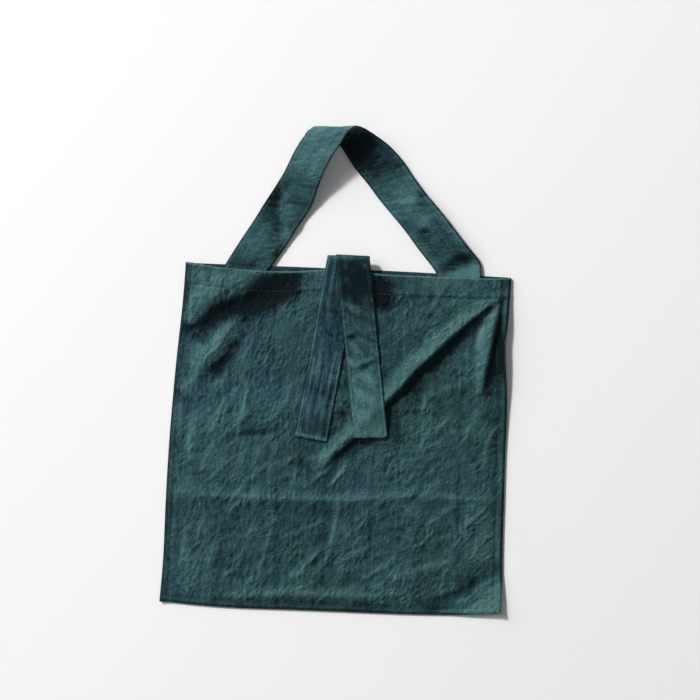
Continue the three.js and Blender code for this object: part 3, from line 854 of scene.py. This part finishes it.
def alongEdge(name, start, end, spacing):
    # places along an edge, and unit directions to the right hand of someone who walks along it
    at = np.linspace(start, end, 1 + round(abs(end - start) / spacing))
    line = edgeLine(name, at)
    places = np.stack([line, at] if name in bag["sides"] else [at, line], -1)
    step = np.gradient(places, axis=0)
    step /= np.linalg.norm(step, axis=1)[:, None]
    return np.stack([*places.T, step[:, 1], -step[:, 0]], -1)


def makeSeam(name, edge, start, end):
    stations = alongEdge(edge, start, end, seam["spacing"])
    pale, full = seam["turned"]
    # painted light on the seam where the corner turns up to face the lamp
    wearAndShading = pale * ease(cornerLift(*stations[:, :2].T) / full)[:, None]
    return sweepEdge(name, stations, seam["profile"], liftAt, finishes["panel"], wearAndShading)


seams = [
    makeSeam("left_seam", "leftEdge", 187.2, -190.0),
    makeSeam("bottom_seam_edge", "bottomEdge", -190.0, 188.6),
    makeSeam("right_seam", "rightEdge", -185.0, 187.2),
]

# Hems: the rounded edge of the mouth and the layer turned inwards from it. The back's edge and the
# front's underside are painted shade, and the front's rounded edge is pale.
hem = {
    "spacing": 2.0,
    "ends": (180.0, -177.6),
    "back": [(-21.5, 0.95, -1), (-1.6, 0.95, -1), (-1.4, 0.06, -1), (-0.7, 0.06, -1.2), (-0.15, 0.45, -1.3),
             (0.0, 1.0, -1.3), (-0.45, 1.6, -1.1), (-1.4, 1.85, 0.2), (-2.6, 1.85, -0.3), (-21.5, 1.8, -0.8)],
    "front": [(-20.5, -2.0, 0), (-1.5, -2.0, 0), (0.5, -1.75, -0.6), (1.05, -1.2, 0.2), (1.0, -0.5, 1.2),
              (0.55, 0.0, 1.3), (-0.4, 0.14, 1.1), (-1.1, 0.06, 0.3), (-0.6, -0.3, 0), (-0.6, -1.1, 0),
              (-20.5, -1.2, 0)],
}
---
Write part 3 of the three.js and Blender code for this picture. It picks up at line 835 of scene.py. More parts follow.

- EXERCISE -
Report how many lines of the preceding records include "Blender". Output the number only.

- FINAL RESULT -
2